> [Task directions] Gather all lines containing the string "bodies" and copy them out.

[start Data segment]

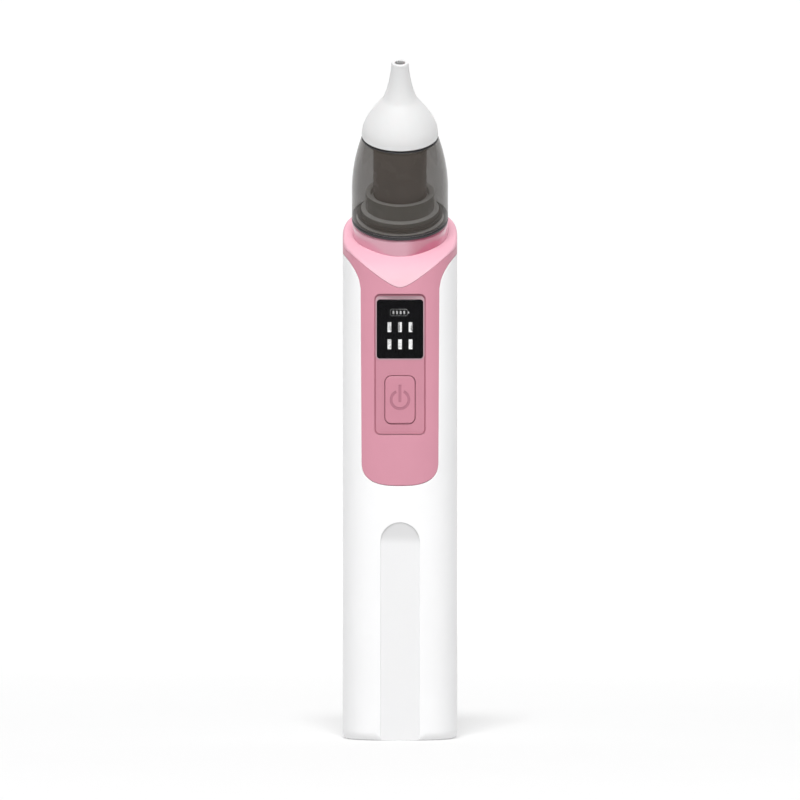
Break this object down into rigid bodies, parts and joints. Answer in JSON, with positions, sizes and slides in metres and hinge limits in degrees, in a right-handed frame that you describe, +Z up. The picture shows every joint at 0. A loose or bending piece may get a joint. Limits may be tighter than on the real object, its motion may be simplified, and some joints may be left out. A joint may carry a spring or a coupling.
{
  "type": "nasal aspirator",
  "caption": "Pen-shaped electric nasal aspirator: white body with pink front panel, tilted smoky collector cup and soft white nozzle.",
  "frame": {"origin": "centre of the flat base, on the surface that the aspirator stands on", "axes": "+Z up along the body, -Y towards the front panel, +X to the right seen from the front"},
  "size_m": [0.03, 0.0391, 0.1767],
  "materials": {
    "silicone_white": "soft satin silicone",
    "smoky_clear": "smoky clear plastic",
    "smoky_dark": "dark smoky plastic",
    "seal_rubber": "matt black rubber",
    "pearl_pink": "pearl pink, high gloss",
    "grey_plastic": "moulded, matt",
    "filter_foam": "open-cell foam",
    "light_pink": "smooth moulded, satin gloss",
    "rose_pink": "smooth moulded, satin gloss",
    "white_shell": "smooth moulded, gloss",
    "black_lens": "polished black lens",
    "lit_segments": "lit indicator segments",
    "button_pink": "smooth moulded, satin gloss",
    "black_plastic": "moulded, matt",
    "bright_steel": "bright steel",
    "board_green": "solder mask",
    "chip_black": "moulded package",
    "clear_silicone": "soft clear silicone",
    "motor_core": "enamelled copper winding",
    "magnet_dark": "ferrite",
    "bushing_brass": "sintered bronze",
    "damper_foam": "foam rubber",
    "battery_wrap": "shrink sleeve",
    "wire_red": "wire insulation",
    "wire_blue": "wire insulation",
    "wire_black": "wire insulation"
  },
  "bodies": {
    "housing": {"neck_ring": "pearl_pink", "neck_socket": "grey_plastic", "neck_seal": "seal_rubber", "air_filter": "filter_foam", "collar": "light_pink", "front_panel": "rose_pink", "body_sleeve": "white_shell", "base_cap": "white_shell", "display_window": "black_lens", "display_module": "black_plastic", "display_segments": "lit_segments", "tact_switch": "bright_steel", "main_board": "board_green", "board_chips": "chip_black", "board_screws": "bright_steel", "suction_hose": "clear_silicone", "pump_cover": "black_plastic", "valve_plate": "grey_plastic", "pump_diaphragm": "seal_rubber", "pump_rocker": "grey_plastic", "pump_case": "black_plastic", "pump_screws": "bright_steel", "motor_can": "bright_steel", "motor_magnets": "magnet_dark", "motor_bushings": "bushing_brass", "motor_end_bell": "black_plastic", "motor_sleeve": "damper_foam", "chassis": "grey_plastic", "battery_cell": "battery_wrap", "battery_pad": "damper_foam", "battery_wires": "wire_red", "motor_wires": "wire_blue", "charging_wires": "wire_black", "charging_board": "board_green", "charging_socket": "bright_steel"},
    "button": {"power_button": "button_pink", "switch_plunger": "black_plastic"},
    "rotor": {"motor_shaft": "bright_steel", "motor_rotor": "motor_core", "pump_crank": "grey_plastic"},
    "cup_base": {"cup_base": "smoky_dark", "cup_seal": "seal_rubber"},
    "cup": {"collector_cup": "smoky_clear", "inlet_tube": "smoky_dark"},
    "nozzle": {"silicone_nozzle": "silicone_white"}
  },
  "joints": [
    {"name": "power_button_press", "type": "slide", "parent": "housing", "child": "button", "axis": [0, 1, 0], "range_m": [0, 0.0004], "stiffness_N_per_m": 1500, "springref_m": -0.0002},
    {"name": "collector_pull", "type": "slide", "parent": "housing", "child": "cup_base", "axis": [0, -0.4695, 0.8829], "range_m": [0, 0.012]},
    {"name": "cup_pull", "type": "slide", "parent": "cup_base", "child": "cup", "axis": [0, -0.4695, 0.8829], "range_m": [0, 0.012]},
    {"name": "nozzle_pull", "type": "slide", "parent": "cup", "child": "nozzle", "axis": [0, -0.4695, 0.8829], "range_m": [0, 0.01]},
    {"name": "motor_spin", "type": "hinge", "parent": "housing", "child": "rotor", "pos_m": [0, 0.0021, 0.094], "axis": [0, 0, 1], "continuous": true}
  ]
}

[end Data segment]

> [Result of the task]
Break this object down into rigid bodies, parts and joints. Answer in JSON, with positions, sizes and slides in metres and hinge limits in degrees, in a right-handed frame that you describe, +Z up. The picture shows every joint at 0. A loose or bending piece may get a joint. Limits may be tighter than on the real object, its motion may be simplified, and some joints may be left out. A joint may carry a spring or a coupling.
  "bodies": {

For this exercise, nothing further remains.